● WORK TO COMPLETE
Reproduce the material exactly, omitting nothing.
■ ■ ■ ■ ■
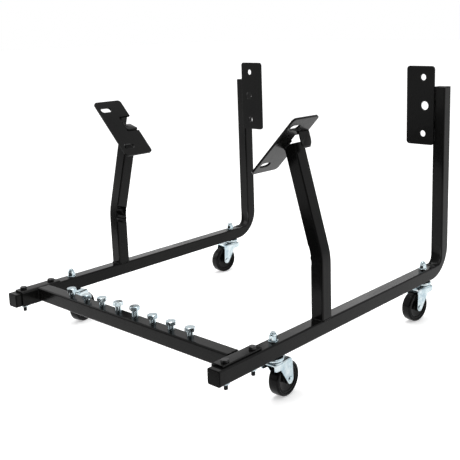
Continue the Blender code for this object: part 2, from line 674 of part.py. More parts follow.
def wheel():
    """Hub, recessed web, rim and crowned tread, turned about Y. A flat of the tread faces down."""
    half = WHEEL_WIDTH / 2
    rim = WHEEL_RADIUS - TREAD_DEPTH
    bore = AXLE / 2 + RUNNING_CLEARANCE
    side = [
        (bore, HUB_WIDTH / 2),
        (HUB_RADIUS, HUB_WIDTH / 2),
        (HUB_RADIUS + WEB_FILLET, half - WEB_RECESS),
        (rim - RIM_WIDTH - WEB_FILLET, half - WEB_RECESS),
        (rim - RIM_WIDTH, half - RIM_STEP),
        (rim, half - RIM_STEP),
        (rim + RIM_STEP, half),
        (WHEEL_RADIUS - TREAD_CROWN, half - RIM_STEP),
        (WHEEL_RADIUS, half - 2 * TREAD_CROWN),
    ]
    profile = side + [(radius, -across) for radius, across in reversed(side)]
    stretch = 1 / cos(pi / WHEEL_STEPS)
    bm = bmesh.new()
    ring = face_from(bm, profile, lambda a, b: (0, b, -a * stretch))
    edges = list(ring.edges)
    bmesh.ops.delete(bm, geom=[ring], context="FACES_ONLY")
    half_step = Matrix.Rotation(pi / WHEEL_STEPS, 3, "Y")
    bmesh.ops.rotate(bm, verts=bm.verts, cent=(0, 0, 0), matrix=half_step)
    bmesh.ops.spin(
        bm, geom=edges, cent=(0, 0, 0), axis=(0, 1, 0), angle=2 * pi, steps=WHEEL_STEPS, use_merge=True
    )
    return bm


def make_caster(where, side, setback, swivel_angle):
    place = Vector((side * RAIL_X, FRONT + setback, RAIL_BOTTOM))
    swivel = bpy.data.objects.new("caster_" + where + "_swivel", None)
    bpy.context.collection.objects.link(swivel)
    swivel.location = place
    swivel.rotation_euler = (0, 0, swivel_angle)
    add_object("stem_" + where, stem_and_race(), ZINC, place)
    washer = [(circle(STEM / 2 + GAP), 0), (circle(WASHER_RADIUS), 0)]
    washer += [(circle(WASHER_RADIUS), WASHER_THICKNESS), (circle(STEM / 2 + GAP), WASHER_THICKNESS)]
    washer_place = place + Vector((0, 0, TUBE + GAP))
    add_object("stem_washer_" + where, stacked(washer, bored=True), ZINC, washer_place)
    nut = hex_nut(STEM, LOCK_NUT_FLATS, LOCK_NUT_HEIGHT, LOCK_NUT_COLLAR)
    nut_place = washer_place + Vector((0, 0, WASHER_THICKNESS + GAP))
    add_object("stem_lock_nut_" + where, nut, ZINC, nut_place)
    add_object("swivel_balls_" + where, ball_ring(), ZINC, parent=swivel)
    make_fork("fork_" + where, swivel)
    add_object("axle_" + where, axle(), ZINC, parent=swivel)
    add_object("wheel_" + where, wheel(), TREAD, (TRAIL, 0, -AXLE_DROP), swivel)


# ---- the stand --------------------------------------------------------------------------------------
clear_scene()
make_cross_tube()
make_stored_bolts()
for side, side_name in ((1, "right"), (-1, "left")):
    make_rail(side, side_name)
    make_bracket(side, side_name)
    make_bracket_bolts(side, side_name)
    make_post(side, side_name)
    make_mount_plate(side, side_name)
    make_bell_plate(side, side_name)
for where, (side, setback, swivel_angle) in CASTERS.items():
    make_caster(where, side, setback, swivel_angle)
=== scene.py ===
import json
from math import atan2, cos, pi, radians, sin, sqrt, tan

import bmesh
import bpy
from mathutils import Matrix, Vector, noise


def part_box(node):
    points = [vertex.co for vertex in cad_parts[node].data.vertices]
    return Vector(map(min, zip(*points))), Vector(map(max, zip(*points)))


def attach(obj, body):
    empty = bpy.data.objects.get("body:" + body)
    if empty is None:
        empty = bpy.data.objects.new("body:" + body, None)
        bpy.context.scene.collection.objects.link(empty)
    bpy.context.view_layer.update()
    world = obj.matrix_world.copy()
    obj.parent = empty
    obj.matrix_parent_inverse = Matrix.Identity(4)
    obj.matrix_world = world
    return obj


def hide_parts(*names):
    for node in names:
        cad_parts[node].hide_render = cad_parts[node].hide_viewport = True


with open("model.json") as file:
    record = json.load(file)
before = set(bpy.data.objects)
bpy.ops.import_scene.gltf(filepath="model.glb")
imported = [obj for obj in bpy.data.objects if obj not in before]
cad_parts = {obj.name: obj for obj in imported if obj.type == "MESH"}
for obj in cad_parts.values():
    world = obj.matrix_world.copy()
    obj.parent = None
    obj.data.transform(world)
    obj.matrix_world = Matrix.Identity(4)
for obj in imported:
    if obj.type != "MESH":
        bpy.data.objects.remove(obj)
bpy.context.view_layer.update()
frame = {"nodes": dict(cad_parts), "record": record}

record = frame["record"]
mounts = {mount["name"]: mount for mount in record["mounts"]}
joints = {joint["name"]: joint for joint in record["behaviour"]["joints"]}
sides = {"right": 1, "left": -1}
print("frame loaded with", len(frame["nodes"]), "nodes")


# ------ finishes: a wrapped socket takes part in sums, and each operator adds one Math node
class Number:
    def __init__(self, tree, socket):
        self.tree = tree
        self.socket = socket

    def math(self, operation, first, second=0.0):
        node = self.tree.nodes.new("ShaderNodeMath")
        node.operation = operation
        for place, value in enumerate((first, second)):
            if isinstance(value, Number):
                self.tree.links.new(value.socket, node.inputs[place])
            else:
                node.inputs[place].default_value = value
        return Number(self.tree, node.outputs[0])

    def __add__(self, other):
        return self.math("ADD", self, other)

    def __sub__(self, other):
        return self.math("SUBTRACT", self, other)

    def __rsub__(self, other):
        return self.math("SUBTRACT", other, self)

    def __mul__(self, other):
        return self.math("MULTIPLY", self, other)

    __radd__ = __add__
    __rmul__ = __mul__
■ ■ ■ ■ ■
● RESULT BELOW
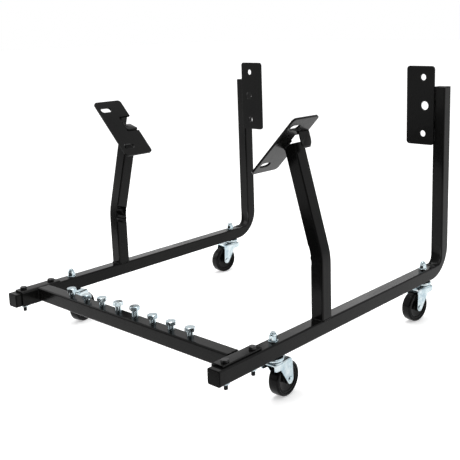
Continue the Blender code for this object: part 2, from line 674 of part.py. More parts follow.
def wheel():
    """Hub, recessed web, rim and crowned tread, turned about Y. A flat of the tread faces down."""
    half = WHEEL_WIDTH / 2
    rim = WHEEL_RADIUS - TREAD_DEPTH
    bore = AXLE / 2 + RUNNING_CLEARANCE
    side = [
        (bore, HUB_WIDTH / 2),
        (HUB_RADIUS, HUB_WIDTH / 2),
        (HUB_RADIUS + WEB_FILLET, half - WEB_RECESS),
        (rim - RIM_WIDTH - WEB_FILLET, half - WEB_RECESS),
        (rim - RIM_WIDTH, half - RIM_STEP),
        (rim, half - RIM_STEP),
        (rim + RIM_STEP, half),
        (WHEEL_RADIUS - TREAD_CROWN, half - RIM_STEP),
        (WHEEL_RADIUS, half - 2 * TREAD_CROWN),
    ]
    profile = side + [(radius, -across) for radius, across in reversed(side)]
    stretch = 1 / cos(pi / WHEEL_STEPS)
    bm = bmesh.new()
    ring = face_from(bm, profile, lambda a, b: (0, b, -a * stretch))
    edges = list(ring.edges)
    bmesh.ops.delete(bm, geom=[ring], context="FACES_ONLY")
    half_step = Matrix.Rotation(pi / WHEEL_STEPS, 3, "Y")
    bmesh.ops.rotate(bm, verts=bm.verts, cent=(0, 0, 0), matrix=half_step)
    bmesh.ops.spin(
        bm, geom=edges, cent=(0, 0, 0), axis=(0, 1, 0), angle=2 * pi, steps=WHEEL_STEPS, use_merge=True
    )
    return bm


def make_caster(where, side, setback, swivel_angle):
    place = Vector((side * RAIL_X, FRONT + setback, RAIL_BOTTOM))
    swivel = bpy.data.objects.new("caster_" + where + "_swivel", None)
    bpy.context.collection.objects.link(swivel)
    swivel.location = place
    swivel.rotation_euler = (0, 0, swivel_angle)
    add_object("stem_" + where, stem_and_race(), ZINC, place)
    washer = [(circle(STEM / 2 + GAP), 0), (circle(WASHER_RADIUS), 0)]
    washer += [(circle(WASHER_RADIUS), WASHER_THICKNESS), (circle(STEM / 2 + GAP), WASHER_THICKNESS)]
    washer_place = place + Vector((0, 0, TUBE + GAP))
    add_object("stem_washer_" + where, stacked(washer, bored=True), ZINC, washer_place)
    nut = hex_nut(STEM, LOCK_NUT_FLATS, LOCK_NUT_HEIGHT, LOCK_NUT_COLLAR)
    nut_place = washer_place + Vector((0, 0, WASHER_THICKNESS + GAP))
    add_object("stem_lock_nut_" + where, nut, ZINC, nut_place)
    add_object("swivel_balls_" + where, ball_ring(), ZINC, parent=swivel)
    make_fork("fork_" + where, swivel)
    add_object("axle_" + where, axle(), ZINC, parent=swivel)
    add_object("wheel_" + where, wheel(), TREAD, (TRAIL, 0, -AXLE_DROP), swivel)


# ---- the stand --------------------------------------------------------------------------------------
clear_scene()
make_cross_tube()
make_stored_bolts()
for side, side_name in ((1, "right"), (-1, "left")):
    make_rail(side, side_name)
    make_bracket(side, side_name)
    make_bracket_bolts(side, side_name)
    make_post(side, side_name)
    make_mount_plate(side, side_name)
    make_bell_plate(side, side_name)
for where, (side, setback, swivel_angle) in CASTERS.items():
    make_caster(where, side, setback, swivel_angle)
=== scene.py ===
import json
from math import atan2, cos, pi, radians, sin, sqrt, tan

import bmesh
import bpy
from mathutils import Matrix, Vector, noise


def part_box(node):
    points = [vertex.co for vertex in cad_parts[node].data.vertices]
    return Vector(map(min, zip(*points))), Vector(map(max, zip(*points)))


def attach(obj, body):
    empty = bpy.data.objects.get("body:" + body)
    if empty is None:
        empty = bpy.data.objects.new("body:" + body, None)
        bpy.context.scene.collection.objects.link(empty)
    bpy.context.view_layer.update()
    world = obj.matrix_world.copy()
    obj.parent = empty
    obj.matrix_parent_inverse = Matrix.Identity(4)
    obj.matrix_world = world
    return obj


def hide_parts(*names):
    for node in names:
        cad_parts[node].hide_render = cad_parts[node].hide_viewport = True


with open("model.json") as file:
    record = json.load(file)
before = set(bpy.data.objects)
bpy.ops.import_scene.gltf(filepath="model.glb")
imported = [obj for obj in bpy.data.objects if obj not in before]
cad_parts = {obj.name: obj for obj in imported if obj.type == "MESH"}
for obj in cad_parts.values():
    world = obj.matrix_world.copy()
    obj.parent = None
    obj.data.transform(world)
    obj.matrix_world = Matrix.Identity(4)
for obj in imported:
    if obj.type != "MESH":
        bpy.data.objects.remove(obj)
bpy.context.view_layer.update()
frame = {"nodes": dict(cad_parts), "record": record}

record = frame["record"]
mounts = {mount["name"]: mount for mount in record["mounts"]}
joints = {joint["name"]: joint for joint in record["behaviour"]["joints"]}
sides = {"right": 1, "left": -1}
print("frame loaded with", len(frame["nodes"]), "nodes")


# ------ finishes: a wrapped socket takes part in sums, and each operator adds one Math node
class Number:
    def __init__(self, tree, socket):
        self.tree = tree
        self.socket = socket

    def math(self, operation, first, second=0.0):
        node = self.tree.nodes.new("ShaderNodeMath")
        node.operation = operation
        for place, value in enumerate((first, second)):
            if isinstance(value, Number):
                self.tree.links.new(value.socket, node.inputs[place])
            else:
                node.inputs[place].default_value = value
        return Number(self.tree, node.outputs[0])

    def __add__(self, other):
        return self.math("ADD", self, other)

    def __sub__(self, other):
        return self.math("SUBTRACT", self, other)

    def __rsub__(self, other):
        return self.math("SUBTRACT", other, self)

    def __mul__(self, other):
        return self.math("MULTIPLY", self, other)

    __radd__ = __add__
    __rmul__ = __mul__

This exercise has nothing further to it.